(What to do) Reproduce the material exactly, omitting nothing.

(Supplied material)

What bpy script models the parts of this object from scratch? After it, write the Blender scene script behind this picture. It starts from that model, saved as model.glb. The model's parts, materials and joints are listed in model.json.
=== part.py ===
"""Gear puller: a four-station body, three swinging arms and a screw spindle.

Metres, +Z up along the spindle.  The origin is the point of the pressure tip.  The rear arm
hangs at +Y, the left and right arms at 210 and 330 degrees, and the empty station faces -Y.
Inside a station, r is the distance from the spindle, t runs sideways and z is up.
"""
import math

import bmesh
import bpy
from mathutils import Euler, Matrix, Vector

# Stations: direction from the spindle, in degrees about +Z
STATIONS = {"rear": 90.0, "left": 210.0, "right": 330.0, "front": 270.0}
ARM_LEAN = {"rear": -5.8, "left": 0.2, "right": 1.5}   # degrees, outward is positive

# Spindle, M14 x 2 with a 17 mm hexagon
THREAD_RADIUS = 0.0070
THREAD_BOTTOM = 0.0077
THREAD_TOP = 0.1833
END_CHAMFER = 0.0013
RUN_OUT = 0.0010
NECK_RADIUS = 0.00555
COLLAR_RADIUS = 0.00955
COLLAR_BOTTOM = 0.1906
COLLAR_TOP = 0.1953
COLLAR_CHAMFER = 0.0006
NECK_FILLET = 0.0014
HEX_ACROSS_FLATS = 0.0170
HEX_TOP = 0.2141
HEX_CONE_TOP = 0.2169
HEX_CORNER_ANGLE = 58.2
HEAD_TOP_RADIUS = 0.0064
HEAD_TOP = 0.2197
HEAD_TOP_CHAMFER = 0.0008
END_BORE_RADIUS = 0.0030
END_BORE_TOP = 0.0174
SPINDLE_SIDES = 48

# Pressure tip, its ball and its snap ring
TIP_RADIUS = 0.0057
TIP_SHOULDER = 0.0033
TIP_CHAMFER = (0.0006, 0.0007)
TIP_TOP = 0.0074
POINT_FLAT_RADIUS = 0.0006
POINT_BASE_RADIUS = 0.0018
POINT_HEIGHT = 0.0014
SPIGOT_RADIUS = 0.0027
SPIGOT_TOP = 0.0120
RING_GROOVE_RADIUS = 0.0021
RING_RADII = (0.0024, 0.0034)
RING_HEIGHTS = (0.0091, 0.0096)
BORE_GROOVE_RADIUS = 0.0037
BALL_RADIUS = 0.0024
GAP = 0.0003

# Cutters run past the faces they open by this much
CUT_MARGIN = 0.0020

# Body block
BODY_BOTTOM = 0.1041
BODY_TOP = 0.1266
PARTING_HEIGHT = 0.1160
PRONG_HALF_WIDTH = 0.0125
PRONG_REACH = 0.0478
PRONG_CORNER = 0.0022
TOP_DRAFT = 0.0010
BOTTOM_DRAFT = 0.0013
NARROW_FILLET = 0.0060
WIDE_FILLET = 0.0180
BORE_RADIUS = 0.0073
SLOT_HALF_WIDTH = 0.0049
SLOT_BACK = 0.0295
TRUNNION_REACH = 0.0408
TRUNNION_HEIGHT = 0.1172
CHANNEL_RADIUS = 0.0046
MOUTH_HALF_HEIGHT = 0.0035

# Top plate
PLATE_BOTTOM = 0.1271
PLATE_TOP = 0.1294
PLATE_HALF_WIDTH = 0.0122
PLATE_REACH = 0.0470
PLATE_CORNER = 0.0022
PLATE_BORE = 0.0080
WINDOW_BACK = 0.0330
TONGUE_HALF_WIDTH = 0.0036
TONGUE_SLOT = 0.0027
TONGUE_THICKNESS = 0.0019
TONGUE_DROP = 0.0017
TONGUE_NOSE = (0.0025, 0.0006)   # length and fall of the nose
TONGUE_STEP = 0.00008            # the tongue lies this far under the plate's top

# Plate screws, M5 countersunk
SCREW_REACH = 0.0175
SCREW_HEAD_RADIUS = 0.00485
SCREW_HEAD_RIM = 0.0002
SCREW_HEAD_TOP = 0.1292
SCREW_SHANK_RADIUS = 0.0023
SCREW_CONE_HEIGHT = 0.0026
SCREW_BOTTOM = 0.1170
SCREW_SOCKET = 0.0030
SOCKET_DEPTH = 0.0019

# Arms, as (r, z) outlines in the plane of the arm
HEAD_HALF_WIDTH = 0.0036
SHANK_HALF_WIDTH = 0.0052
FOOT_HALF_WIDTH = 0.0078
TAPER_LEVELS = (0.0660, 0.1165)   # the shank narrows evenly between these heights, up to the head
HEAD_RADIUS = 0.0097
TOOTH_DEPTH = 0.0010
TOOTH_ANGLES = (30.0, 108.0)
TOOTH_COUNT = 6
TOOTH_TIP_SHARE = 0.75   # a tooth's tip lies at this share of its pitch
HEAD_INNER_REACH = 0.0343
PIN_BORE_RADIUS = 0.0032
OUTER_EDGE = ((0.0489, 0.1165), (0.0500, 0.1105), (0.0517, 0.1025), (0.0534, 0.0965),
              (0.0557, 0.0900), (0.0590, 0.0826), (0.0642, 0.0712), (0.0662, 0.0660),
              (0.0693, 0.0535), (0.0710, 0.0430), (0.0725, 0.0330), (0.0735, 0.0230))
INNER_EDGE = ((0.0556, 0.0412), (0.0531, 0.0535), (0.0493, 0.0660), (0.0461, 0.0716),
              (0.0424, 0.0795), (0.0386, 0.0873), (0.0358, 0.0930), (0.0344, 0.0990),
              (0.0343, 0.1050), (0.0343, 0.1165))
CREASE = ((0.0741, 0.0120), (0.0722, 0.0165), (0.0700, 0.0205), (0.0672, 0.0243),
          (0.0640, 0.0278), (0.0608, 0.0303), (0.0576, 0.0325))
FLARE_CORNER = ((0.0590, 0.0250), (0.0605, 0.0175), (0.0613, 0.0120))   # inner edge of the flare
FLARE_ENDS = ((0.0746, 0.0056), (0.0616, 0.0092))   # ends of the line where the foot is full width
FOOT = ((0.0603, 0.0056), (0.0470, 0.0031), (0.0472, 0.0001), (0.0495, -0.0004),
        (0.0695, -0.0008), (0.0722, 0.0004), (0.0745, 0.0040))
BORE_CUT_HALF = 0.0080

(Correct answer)
What bpy script models the parts of this object from scratch? After it, write the Blender scene script behind this picture. It starts from that model, saved as model.glb. The model's parts, materials and joints are listed in model.json.
=== part.py ===
"""Gear puller: a four-station body, three swinging arms and a screw spindle.

Metres, +Z up along the spindle.  The origin is the point of the pressure tip.  The rear arm
hangs at +Y, the left and right arms at 210 and 330 degrees, and the empty station faces -Y.
Inside a station, r is the distance from the spindle, t runs sideways and z is up.
"""
import math

import bmesh
import bpy
from mathutils import Euler, Matrix, Vector

# Stations: direction from the spindle, in degrees about +Z
STATIONS = {"rear": 90.0, "left": 210.0, "right": 330.0, "front": 270.0}
ARM_LEAN = {"rear": -5.8, "left": 0.2, "right": 1.5}   # degrees, outward is positive

# Spindle, M14 x 2 with a 17 mm hexagon
THREAD_RADIUS = 0.0070
THREAD_BOTTOM = 0.0077
THREAD_TOP = 0.1833
END_CHAMFER = 0.0013
RUN_OUT = 0.0010
NECK_RADIUS = 0.00555
COLLAR_RADIUS = 0.00955
COLLAR_BOTTOM = 0.1906
COLLAR_TOP = 0.1953
COLLAR_CHAMFER = 0.0006
NECK_FILLET = 0.0014
HEX_ACROSS_FLATS = 0.0170
HEX_TOP = 0.2141
HEX_CONE_TOP = 0.2169
HEX_CORNER_ANGLE = 58.2
HEAD_TOP_RADIUS = 0.0064
HEAD_TOP = 0.2197
HEAD_TOP_CHAMFER = 0.0008
END_BORE_RADIUS = 0.0030
END_BORE_TOP = 0.0174
SPINDLE_SIDES = 48

# Pressure tip, its ball and its snap ring
TIP_RADIUS = 0.0057
TIP_SHOULDER = 0.0033
TIP_CHAMFER = (0.0006, 0.0007)
TIP_TOP = 0.0074
POINT_FLAT_RADIUS = 0.0006
POINT_BASE_RADIUS = 0.0018
POINT_HEIGHT = 0.0014
SPIGOT_RADIUS = 0.0027
SPIGOT_TOP = 0.0120
RING_GROOVE_RADIUS = 0.0021
RING_RADII = (0.0024, 0.0034)
RING_HEIGHTS = (0.0091, 0.0096)
BORE_GROOVE_RADIUS = 0.0037
BALL_RADIUS = 0.0024
GAP = 0.0003

# Cutters run past the faces they open by this much
CUT_MARGIN = 0.0020

# Body block
BODY_BOTTOM = 0.1041
BODY_TOP = 0.1266
PARTING_HEIGHT = 0.1160
PRONG_HALF_WIDTH = 0.0125
PRONG_REACH = 0.0478
PRONG_CORNER = 0.0022
TOP_DRAFT = 0.0010
BOTTOM_DRAFT = 0.0013
NARROW_FILLET = 0.0060
WIDE_FILLET = 0.0180
BORE_RADIUS = 0.0073
SLOT_HALF_WIDTH = 0.0049
SLOT_BACK = 0.0295
TRUNNION_REACH = 0.0408
TRUNNION_HEIGHT = 0.1172
CHANNEL_RADIUS = 0.0046
MOUTH_HALF_HEIGHT = 0.0035

# Top plate
PLATE_BOTTOM = 0.1271
PLATE_TOP = 0.1294
PLATE_HALF_WIDTH = 0.0122
PLATE_REACH = 0.0470
PLATE_CORNER = 0.0022
PLATE_BORE = 0.0080
WINDOW_BACK = 0.0330
TONGUE_HALF_WIDTH = 0.0036
TONGUE_SLOT = 0.0027
TONGUE_THICKNESS = 0.0019
TONGUE_DROP = 0.0017
TONGUE_NOSE = (0.0025, 0.0006)   # length and fall of the nose
TONGUE_STEP = 0.00008            # the tongue lies this far under the plate's top

# Plate screws, M5 countersunk
SCREW_REACH = 0.0175
SCREW_HEAD_RADIUS = 0.00485
SCREW_HEAD_RIM = 0.0002
SCREW_HEAD_TOP = 0.1292
SCREW_SHANK_RADIUS = 0.0023
SCREW_CONE_HEIGHT = 0.0026
SCREW_BOTTOM = 0.1170
SCREW_SOCKET = 0.0030
SOCKET_DEPTH = 0.0019

# Arms, as (r, z) outlines in the plane of the arm
HEAD_HALF_WIDTH = 0.0036
SHANK_HALF_WIDTH = 0.0052
FOOT_HALF_WIDTH = 0.0078
TAPER_LEVELS = (0.0660, 0.1165)   # the shank narrows evenly between these heights, up to the head
HEAD_RADIUS = 0.0097
TOOTH_DEPTH = 0.0010
TOOTH_ANGLES = (30.0, 108.0)
TOOTH_COUNT = 6
TOOTH_TIP_SHARE = 0.75   # a tooth's tip lies at this share of its pitch
HEAD_INNER_REACH = 0.0343
PIN_BORE_RADIUS = 0.0032
OUTER_EDGE = ((0.0489, 0.1165), (0.0500, 0.1105), (0.0517, 0.1025), (0.0534, 0.0965),
              (0.0557, 0.0900), (0.0590, 0.0826), (0.0642, 0.0712), (0.0662, 0.0660),
              (0.0693, 0.0535), (0.0710, 0.0430), (0.0725, 0.0330), (0.0735, 0.0230))
INNER_EDGE = ((0.0556, 0.0412), (0.0531, 0.0535), (0.0493, 0.0660), (0.0461, 0.0716),
              (0.0424, 0.0795), (0.0386, 0.0873), (0.0358, 0.0930), (0.0344, 0.0990),
              (0.0343, 0.1050), (0.0343, 0.1165))
CREASE = ((0.0741, 0.0120), (0.0722, 0.0165), (0.0700, 0.0205), (0.0672, 0.0243),
          (0.0640, 0.0278), (0.0608, 0.0303), (0.0576, 0.0325))
FLARE_CORNER = ((0.0590, 0.0250), (0.0605, 0.0175), (0.0613, 0.0120))   # inner edge of the flare
FLARE_ENDS = ((0.0746, 0.0056), (0.0616, 0.0092))   # ends of the line where the foot is full width
FOOT = ((0.0603, 0.0056), (0.0470, 0.0031), (0.0472, 0.0001), (0.0495, -0.0004),
        (0.0695, -0.0008), (0.0722, 0.0004), (0.0745, 0.0040))
BORE_CUT_HALF = 0.0080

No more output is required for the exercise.